**The task**
Print all of the data exactly.

**Available data**
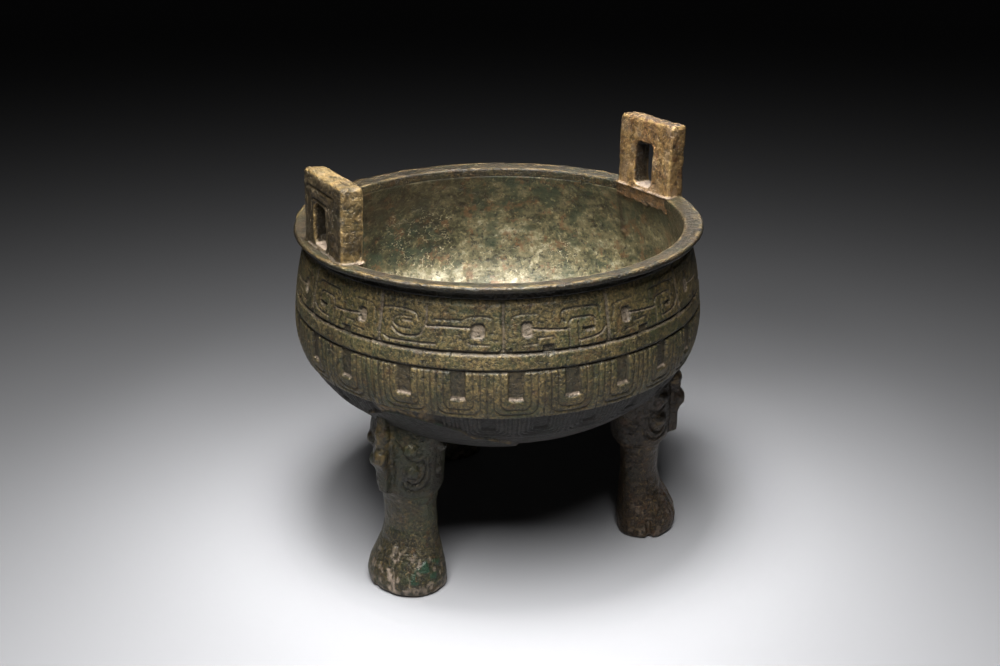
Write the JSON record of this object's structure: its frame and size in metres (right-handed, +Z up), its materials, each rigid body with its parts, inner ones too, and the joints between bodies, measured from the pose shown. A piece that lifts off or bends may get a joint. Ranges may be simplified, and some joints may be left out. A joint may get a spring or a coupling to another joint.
{
  "type": "bronze ding vessel",
  "caption": "Round, deep bronze cooking vessel on hoofed legs with animal masks, with a flat rim, upright loop handles, a dragon band and hanging scales cast in low relief.",
  "frame": {"origin": "on the floor under the middle of the bowl", "axes": "+Z up along the bowl's axis; the loop handles stand at +X and -X"},
  "size_m": [0.3633, 0.3626, 0.3662],
  "materials": {
    "bronze": "olive and brown patina, worn to gold brown on the rim and handles"
  },
  "bodies": {
    "root": {"ding_vessel": "bronze"}
  },
  "joints": []
}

**Exercise answer**
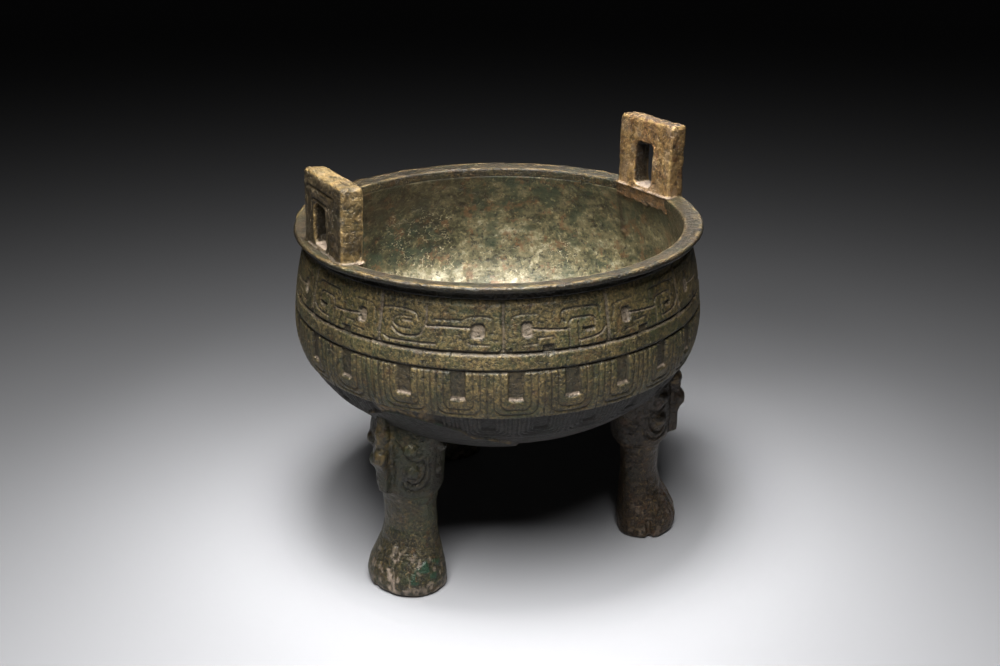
Write the JSON record of this object's structure: its frame and size in metres (right-handed, +Z up), its materials, each rigid body with its parts, inner ones too, and the joints between bodies, measured from the pose shown. A piece that lifts off or bends may get a joint. Ranges may be simplified, and some joints may be left out. A joint may get a spring or a coupling to another joint.
{
  "type": "bronze ding vessel",
  "caption": "Round, deep bronze cooking vessel on hoofed legs with animal masks, with a flat rim, upright loop handles, a dragon band and hanging scales cast in low relief.",
  "frame": {"origin": "on the floor under the middle of the bowl", "axes": "+Z up along the bowl's axis; the loop handles stand at +X and -X"},
  "size_m": [0.3633, 0.3626, 0.3662],
  "materials": {
    "bronze": "olive and brown patina, worn to gold brown on the rim and handles"
  },
  "bodies": {
    "root": {"ding_vessel": "bronze"}
  },
  "joints": []
}